Task inputs:
______________________________

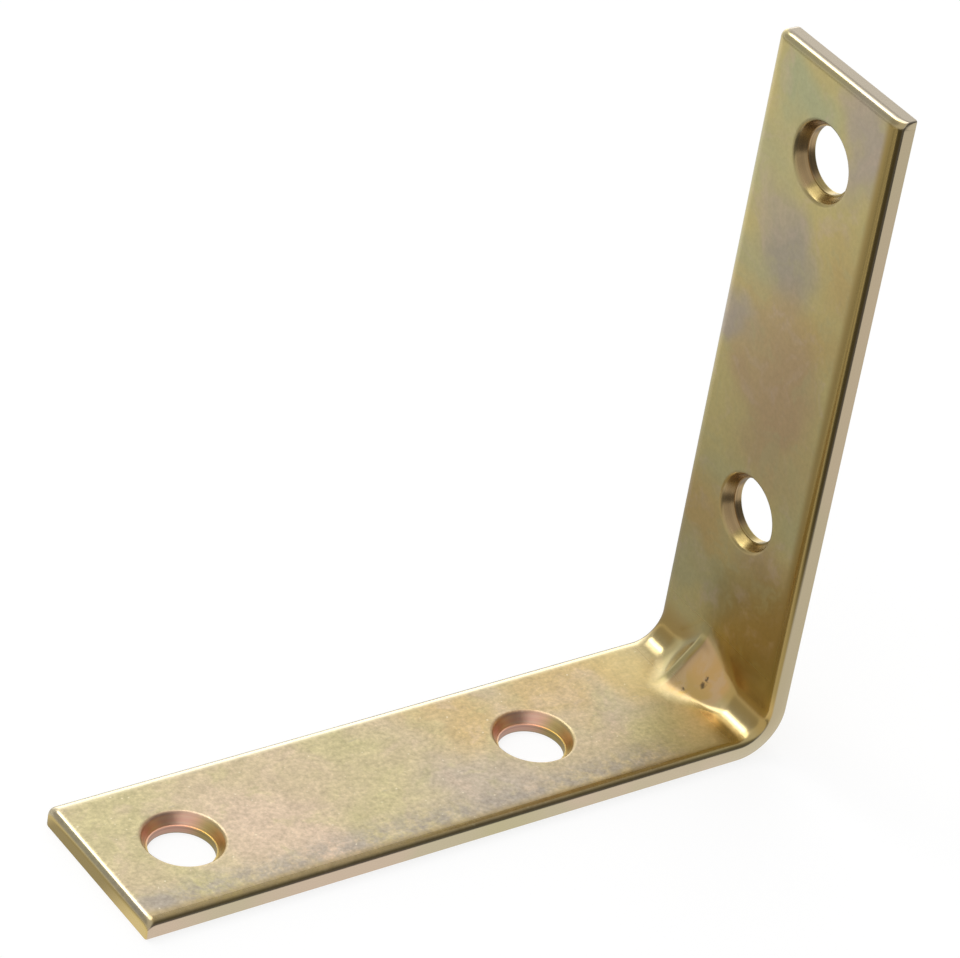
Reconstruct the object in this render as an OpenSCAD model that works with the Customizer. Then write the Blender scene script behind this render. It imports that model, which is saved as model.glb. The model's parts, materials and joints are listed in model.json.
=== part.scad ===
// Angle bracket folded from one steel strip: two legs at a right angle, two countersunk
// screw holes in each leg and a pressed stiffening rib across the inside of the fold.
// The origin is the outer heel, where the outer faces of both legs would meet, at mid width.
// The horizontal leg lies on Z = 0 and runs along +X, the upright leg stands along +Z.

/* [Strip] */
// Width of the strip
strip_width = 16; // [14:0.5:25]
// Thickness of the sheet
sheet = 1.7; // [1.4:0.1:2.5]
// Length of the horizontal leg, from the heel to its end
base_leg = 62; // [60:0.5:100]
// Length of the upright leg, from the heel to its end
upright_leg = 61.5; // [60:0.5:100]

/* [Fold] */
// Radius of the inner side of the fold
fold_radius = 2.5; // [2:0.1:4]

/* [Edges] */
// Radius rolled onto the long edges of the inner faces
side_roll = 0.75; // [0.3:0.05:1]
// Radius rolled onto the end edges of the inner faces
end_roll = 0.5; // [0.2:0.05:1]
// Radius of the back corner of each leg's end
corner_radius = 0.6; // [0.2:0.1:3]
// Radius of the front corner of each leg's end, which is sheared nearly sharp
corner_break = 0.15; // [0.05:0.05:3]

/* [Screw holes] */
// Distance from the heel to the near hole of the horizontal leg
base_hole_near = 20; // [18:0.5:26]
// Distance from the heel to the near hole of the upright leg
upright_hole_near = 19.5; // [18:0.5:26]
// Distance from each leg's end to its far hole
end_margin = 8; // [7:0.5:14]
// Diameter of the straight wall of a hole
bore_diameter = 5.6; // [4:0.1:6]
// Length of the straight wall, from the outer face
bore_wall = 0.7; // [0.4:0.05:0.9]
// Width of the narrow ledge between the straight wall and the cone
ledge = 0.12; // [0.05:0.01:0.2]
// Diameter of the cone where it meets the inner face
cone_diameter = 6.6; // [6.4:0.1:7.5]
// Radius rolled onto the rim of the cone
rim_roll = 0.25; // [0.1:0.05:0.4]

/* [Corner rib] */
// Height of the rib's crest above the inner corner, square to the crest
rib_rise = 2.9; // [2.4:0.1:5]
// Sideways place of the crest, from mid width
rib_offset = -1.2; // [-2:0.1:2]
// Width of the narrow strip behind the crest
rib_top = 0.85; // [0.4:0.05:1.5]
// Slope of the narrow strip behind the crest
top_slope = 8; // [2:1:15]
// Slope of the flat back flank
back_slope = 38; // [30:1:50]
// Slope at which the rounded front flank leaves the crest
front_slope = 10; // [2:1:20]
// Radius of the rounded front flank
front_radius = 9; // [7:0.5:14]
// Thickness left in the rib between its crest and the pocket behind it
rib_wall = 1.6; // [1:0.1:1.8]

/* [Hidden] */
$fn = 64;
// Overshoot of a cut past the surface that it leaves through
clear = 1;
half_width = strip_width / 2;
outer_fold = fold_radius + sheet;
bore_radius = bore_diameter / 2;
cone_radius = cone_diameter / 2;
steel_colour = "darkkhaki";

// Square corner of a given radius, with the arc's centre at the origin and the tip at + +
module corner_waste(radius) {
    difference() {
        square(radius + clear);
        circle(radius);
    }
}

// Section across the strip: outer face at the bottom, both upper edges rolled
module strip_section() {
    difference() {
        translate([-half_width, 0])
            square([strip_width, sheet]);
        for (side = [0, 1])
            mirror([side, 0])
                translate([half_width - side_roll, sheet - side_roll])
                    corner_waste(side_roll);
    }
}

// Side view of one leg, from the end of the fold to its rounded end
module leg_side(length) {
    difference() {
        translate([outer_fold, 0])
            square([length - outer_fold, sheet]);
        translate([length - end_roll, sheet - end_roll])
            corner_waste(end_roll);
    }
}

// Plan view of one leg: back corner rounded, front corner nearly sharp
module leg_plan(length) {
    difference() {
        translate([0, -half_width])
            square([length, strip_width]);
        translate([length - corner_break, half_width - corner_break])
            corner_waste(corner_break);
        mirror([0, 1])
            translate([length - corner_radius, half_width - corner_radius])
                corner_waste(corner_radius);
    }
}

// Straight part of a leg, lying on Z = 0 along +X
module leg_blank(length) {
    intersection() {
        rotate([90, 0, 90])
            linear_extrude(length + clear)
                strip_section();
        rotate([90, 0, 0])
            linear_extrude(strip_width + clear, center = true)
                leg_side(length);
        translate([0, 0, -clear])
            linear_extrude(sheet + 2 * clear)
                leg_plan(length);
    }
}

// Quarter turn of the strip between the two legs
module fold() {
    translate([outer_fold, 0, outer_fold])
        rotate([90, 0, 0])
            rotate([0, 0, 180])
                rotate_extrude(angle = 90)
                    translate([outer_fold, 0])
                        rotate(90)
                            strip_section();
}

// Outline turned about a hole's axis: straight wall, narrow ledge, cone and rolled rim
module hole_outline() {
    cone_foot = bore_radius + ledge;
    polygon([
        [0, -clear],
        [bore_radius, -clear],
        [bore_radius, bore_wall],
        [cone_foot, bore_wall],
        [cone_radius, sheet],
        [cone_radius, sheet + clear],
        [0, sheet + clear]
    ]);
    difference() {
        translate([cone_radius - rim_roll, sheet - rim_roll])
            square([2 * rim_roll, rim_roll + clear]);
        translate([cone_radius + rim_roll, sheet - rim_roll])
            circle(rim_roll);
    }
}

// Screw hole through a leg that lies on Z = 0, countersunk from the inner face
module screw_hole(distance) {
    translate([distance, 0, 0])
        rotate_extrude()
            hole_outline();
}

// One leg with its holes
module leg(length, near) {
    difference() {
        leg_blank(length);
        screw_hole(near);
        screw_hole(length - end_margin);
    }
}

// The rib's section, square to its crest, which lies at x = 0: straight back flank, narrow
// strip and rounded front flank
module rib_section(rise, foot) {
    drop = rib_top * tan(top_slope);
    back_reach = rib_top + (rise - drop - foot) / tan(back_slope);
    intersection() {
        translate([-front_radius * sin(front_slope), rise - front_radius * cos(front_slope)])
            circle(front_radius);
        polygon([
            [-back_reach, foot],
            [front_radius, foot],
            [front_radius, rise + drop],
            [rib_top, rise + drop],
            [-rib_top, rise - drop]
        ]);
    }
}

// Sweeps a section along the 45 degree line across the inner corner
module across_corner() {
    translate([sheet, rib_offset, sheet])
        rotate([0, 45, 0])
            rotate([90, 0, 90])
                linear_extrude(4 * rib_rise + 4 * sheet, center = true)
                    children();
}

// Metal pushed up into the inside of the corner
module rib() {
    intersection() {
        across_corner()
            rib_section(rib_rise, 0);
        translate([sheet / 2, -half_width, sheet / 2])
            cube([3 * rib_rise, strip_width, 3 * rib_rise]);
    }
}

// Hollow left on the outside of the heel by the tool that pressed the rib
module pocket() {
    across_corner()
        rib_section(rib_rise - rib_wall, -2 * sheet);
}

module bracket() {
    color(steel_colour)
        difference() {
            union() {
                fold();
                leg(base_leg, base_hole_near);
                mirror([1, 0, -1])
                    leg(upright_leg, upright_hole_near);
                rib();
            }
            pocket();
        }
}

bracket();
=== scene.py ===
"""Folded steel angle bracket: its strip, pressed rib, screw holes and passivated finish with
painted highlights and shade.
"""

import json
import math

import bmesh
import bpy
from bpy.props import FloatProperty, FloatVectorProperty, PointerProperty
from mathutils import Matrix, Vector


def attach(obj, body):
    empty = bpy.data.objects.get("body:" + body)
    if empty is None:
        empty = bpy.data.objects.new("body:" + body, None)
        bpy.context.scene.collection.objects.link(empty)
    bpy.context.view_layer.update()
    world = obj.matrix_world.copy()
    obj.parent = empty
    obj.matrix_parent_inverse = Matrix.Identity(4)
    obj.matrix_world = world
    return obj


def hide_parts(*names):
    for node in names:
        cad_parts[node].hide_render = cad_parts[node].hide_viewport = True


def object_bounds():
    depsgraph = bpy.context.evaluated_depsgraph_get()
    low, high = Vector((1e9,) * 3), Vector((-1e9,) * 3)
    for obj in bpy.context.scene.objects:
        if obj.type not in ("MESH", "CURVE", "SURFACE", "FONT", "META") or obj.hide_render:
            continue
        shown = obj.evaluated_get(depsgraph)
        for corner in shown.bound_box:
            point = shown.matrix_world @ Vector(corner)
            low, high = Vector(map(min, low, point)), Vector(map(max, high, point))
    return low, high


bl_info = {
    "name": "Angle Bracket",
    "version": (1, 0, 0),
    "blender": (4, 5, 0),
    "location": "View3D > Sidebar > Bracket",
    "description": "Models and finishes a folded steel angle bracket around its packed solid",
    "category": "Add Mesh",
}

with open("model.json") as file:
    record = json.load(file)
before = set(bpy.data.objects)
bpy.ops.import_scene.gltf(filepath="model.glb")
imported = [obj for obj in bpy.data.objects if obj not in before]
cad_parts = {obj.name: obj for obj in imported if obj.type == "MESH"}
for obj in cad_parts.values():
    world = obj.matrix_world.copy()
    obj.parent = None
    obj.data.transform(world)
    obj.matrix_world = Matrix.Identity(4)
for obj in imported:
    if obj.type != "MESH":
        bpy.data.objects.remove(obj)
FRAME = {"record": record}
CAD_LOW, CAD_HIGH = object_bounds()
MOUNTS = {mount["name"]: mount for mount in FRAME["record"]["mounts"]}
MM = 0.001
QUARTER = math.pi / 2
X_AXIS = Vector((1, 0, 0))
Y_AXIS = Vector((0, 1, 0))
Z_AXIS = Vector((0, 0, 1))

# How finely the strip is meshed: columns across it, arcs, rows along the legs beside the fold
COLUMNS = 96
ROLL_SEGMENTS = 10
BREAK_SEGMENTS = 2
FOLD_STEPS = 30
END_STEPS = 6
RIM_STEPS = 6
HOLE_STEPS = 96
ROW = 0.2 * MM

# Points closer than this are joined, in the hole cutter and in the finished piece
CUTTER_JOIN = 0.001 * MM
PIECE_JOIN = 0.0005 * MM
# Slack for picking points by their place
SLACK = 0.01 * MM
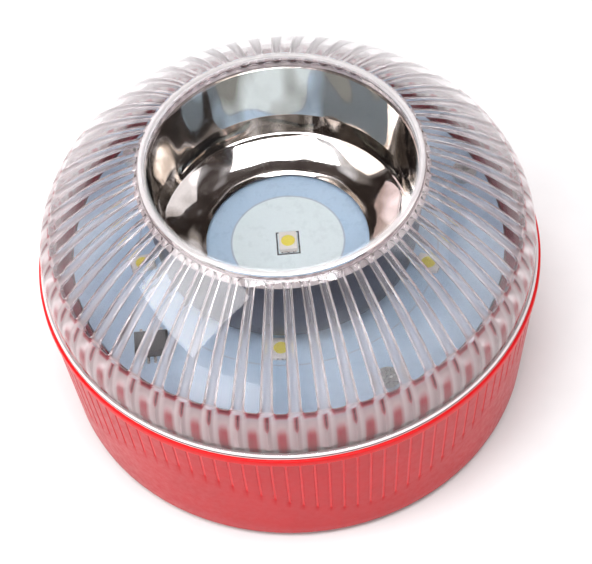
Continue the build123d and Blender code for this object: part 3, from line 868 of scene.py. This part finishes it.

______________________________

Short exercise:
Transcribe the lines beginning at the one that contains "in imported if" and ending at the one that contains "bpy.data.objects.remove(obj)", with nothing added or left out.

The solution:
cad_parts = {obj.name: obj for obj in imported if obj.type == "MESH"}
for obj in cad_parts.values():
    world = obj.matrix_world.copy()
    obj.parent = None
    obj.data.transform(world)
    obj.matrix_world = Matrix.Identity(4)
for obj in imported:
    if obj.type != "MESH":
        bpy.data.objects.remove(obj)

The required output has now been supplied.